Task directions: Write each line out again exactly as written.

Source data:
————————
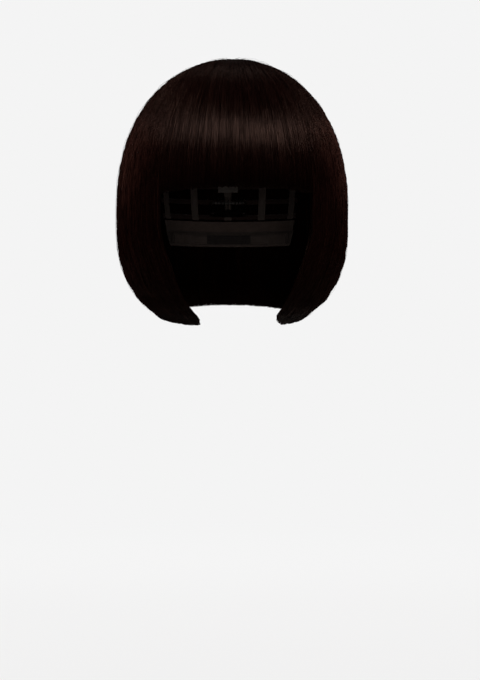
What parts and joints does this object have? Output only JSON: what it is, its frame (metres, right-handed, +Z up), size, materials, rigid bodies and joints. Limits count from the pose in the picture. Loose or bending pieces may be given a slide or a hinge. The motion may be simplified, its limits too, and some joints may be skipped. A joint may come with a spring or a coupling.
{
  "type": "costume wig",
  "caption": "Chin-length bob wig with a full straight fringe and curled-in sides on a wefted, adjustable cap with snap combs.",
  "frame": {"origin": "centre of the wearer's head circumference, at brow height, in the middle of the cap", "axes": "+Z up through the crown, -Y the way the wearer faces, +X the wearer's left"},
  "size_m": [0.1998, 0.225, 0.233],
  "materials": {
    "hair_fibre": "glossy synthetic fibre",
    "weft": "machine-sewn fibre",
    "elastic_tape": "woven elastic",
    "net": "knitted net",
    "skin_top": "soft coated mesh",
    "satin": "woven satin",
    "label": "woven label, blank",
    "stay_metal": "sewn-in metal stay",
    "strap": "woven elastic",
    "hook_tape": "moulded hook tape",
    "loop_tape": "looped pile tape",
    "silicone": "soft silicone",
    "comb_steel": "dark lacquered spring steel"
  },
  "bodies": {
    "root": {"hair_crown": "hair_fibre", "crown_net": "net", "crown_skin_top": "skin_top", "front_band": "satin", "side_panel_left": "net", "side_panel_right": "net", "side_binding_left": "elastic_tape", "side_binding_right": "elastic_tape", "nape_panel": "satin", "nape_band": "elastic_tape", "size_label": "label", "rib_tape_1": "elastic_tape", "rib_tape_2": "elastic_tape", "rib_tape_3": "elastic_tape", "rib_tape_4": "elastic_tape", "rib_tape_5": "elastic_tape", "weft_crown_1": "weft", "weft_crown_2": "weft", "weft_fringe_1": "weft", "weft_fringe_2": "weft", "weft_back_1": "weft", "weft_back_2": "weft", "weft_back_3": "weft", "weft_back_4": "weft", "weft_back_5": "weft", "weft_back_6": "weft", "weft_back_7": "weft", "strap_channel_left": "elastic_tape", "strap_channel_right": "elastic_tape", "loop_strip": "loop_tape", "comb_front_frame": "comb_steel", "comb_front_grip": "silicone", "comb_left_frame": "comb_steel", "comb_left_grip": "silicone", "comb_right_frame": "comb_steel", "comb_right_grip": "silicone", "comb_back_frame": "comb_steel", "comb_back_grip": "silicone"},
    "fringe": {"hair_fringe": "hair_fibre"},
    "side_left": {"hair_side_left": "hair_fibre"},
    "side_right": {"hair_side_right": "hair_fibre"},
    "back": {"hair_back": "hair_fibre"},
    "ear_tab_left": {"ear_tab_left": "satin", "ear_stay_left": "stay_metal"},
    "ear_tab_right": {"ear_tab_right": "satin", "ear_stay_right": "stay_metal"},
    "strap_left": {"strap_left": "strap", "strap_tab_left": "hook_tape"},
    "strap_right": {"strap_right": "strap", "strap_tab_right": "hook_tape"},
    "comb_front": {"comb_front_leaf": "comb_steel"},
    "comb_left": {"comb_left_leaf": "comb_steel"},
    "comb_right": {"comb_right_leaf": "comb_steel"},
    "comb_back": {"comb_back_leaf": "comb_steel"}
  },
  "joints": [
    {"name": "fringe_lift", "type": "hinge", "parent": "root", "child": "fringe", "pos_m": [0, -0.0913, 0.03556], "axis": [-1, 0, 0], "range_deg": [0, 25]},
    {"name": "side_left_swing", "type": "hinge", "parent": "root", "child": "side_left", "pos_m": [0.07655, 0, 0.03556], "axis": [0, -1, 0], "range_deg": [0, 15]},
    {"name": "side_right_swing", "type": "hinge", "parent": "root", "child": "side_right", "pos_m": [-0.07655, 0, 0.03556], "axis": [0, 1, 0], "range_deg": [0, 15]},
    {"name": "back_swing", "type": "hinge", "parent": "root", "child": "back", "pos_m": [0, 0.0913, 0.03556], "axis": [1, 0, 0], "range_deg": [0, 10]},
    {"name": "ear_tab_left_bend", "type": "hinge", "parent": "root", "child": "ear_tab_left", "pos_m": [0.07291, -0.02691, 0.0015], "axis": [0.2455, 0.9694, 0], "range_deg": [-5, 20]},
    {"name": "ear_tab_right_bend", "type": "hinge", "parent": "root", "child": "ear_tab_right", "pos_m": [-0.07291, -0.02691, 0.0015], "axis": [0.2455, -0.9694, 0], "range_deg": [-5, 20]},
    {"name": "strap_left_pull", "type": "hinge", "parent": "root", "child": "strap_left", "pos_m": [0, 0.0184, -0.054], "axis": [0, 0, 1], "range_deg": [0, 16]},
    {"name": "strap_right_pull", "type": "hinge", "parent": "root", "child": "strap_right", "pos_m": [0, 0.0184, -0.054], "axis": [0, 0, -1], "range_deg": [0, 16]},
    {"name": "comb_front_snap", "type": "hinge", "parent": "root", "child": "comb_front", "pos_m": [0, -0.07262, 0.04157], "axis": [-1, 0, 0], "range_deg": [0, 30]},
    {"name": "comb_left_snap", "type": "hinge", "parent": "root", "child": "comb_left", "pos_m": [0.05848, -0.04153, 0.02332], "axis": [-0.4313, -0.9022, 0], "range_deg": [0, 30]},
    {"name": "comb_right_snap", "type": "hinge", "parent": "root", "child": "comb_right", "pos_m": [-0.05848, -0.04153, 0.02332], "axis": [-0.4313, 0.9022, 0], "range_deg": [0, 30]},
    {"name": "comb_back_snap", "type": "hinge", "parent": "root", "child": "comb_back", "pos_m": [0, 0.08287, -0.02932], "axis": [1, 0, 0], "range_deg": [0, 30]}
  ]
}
————————
Reply to the exercise:
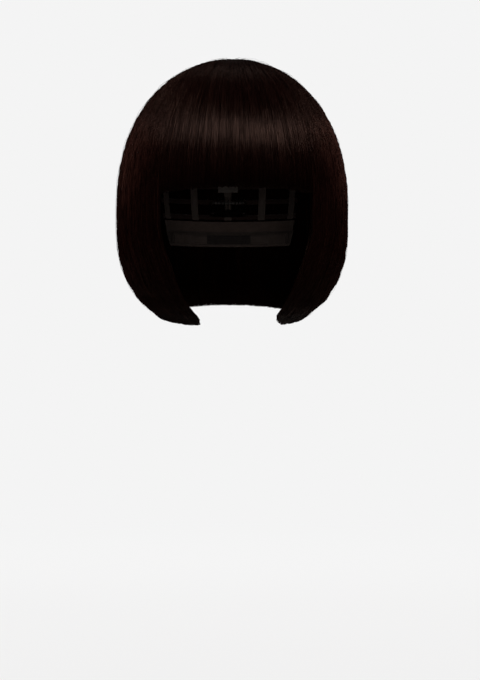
What parts and joints does this object have? Output only JSON: what it is, its frame (metres, right-handed, +Z up), size, materials, rigid bodies and joints. Limits count from the pose in the picture. Loose or bending pieces may be given a slide or a hinge. The motion may be simplified, its limits too, and some joints may be skipped. A joint may come with a spring or a coupling.
{
  "type": "costume wig",
  "caption": "Chin-length bob wig with a full straight fringe and curled-in sides on a wefted, adjustable cap with snap combs.",
  "frame": {"origin": "centre of the wearer's head circumference, at brow height, in the middle of the cap", "axes": "+Z up through the crown, -Y the way the wearer faces, +X the wearer's left"},
  "size_m": [0.1998, 0.225, 0.233],
  "materials": {
    "hair_fibre": "glossy synthetic fibre",
    "weft": "machine-sewn fibre",
    "elastic_tape": "woven elastic",
    "net": "knitted net",
    "skin_top": "soft coated mesh",
    "satin": "woven satin",
    "label": "woven label, blank",
    "stay_metal": "sewn-in metal stay",
    "strap": "woven elastic",
    "hook_tape": "moulded hook tape",
    "loop_tape": "looped pile tape",
    "silicone": "soft silicone",
    "comb_steel": "dark lacquered spring steel"
  },
  "bodies": {
    "root": {"hair_crown": "hair_fibre", "crown_net": "net", "crown_skin_top": "skin_top", "front_band": "satin", "side_panel_left": "net", "side_panel_right": "net", "side_binding_left": "elastic_tape", "side_binding_right": "elastic_tape", "nape_panel": "satin", "nape_band": "elastic_tape", "size_label": "label", "rib_tape_1": "elastic_tape", "rib_tape_2": "elastic_tape", "rib_tape_3": "elastic_tape", "rib_tape_4": "elastic_tape", "rib_tape_5": "elastic_tape", "weft_crown_1": "weft", "weft_crown_2": "weft", "weft_fringe_1": "weft", "weft_fringe_2": "weft", "weft_back_1": "weft", "weft_back_2": "weft", "weft_back_3": "weft", "weft_back_4": "weft", "weft_back_5": "weft", "weft_back_6": "weft", "weft_back_7": "weft", "strap_channel_left": "elastic_tape", "strap_channel_right": "elastic_tape", "loop_strip": "loop_tape", "comb_front_frame": "comb_steel", "comb_front_grip": "silicone", "comb_left_frame": "comb_steel", "comb_left_grip": "silicone", "comb_right_frame": "comb_steel", "comb_right_grip": "silicone", "comb_back_frame": "comb_steel", "comb_back_grip": "silicone"},
    "fringe": {"hair_fringe": "hair_fibre"},
    "side_left": {"hair_side_left": "hair_fibre"},
    "side_right": {"hair_side_right": "hair_fibre"},
    "back": {"hair_back": "hair_fibre"},
    "ear_tab_left": {"ear_tab_left": "satin", "ear_stay_left": "stay_metal"},
    "ear_tab_right": {"ear_tab_right": "satin", "ear_stay_right": "stay_metal"},
    "strap_left": {"strap_left": "strap", "strap_tab_left": "hook_tape"},
    "strap_right": {"strap_right": "strap", "strap_tab_right": "hook_tape"},
    "comb_front": {"comb_front_leaf": "comb_steel"},
    "comb_left": {"comb_left_leaf": "comb_steel"},
    "comb_right": {"comb_right_leaf": "comb_steel"},
    "comb_back": {"comb_back_leaf": "comb_steel"}
  },
  "joints": [
    {"name": "fringe_lift", "type": "hinge", "parent": "root", "child": "fringe", "pos_m": [0, -0.0913, 0.03556], "axis": [-1, 0, 0], "range_deg": [0, 25]},
    {"name": "side_left_swing", "type": "hinge", "parent": "root", "child": "side_left", "pos_m": [0.07655, 0, 0.03556], "axis": [0, -1, 0], "range_deg": [0, 15]},
    {"name": "side_right_swing", "type": "hinge", "parent": "root", "child": "side_right", "pos_m": [-0.07655, 0, 0.03556], "axis": [0, 1, 0], "range_deg": [0, 15]},
    {"name": "back_swing", "type": "hinge", "parent": "root", "child": "back", "pos_m": [0, 0.0913, 0.03556], "axis": [1, 0, 0], "range_deg": [0, 10]},
    {"name": "ear_tab_left_bend", "type": "hinge", "parent": "root", "child": "ear_tab_left", "pos_m": [0.07291, -0.02691, 0.0015], "axis": [0.2455, 0.9694, 0], "range_deg": [-5, 20]},
    {"name": "ear_tab_right_bend", "type": "hinge", "parent": "root", "child": "ear_tab_right", "pos_m": [-0.07291, -0.02691, 0.0015], "axis": [0.2455, -0.9694, 0], "range_deg": [-5, 20]},
    {"name": "strap_left_pull", "type": "hinge", "parent": "root", "child": "strap_left", "pos_m": [0, 0.0184, -0.054], "axis": [0, 0, 1], "range_deg": [0, 16]},
    {"name": "strap_right_pull", "type": "hinge", "parent": "root", "child": "strap_right", "pos_m": [0, 0.0184, -0.054], "axis": [0, 0, -1], "range_deg": [0, 16]},
    {"name": "comb_front_snap", "type": "hinge", "parent": "root", "child": "comb_front", "pos_m": [0, -0.07262, 0.04157], "axis": [-1, 0, 0], "range_deg": [0, 30]},
    {"name": "comb_left_snap", "type": "hinge", "parent": "root", "child": "comb_left", "pos_m": [0.05848, -0.04153, 0.02332], "axis": [-0.4313, -0.9022, 0], "range_deg": [0, 30]},
    {"name": "comb_right_snap", "type": "hinge", "parent": "root", "child": "comb_right", "pos_m": [-0.05848, -0.04153, 0.02332], "axis": [-0.4313, 0.9022, 0], "range_deg": [0, 30]},
    {"name": "comb_back_snap", "type": "hinge", "parent": "root", "child": "comb_back", "pos_m": [0, 0.08287, -0.02932], "axis": [1, 0, 0], "range_deg": [0, 30]}
  ]
}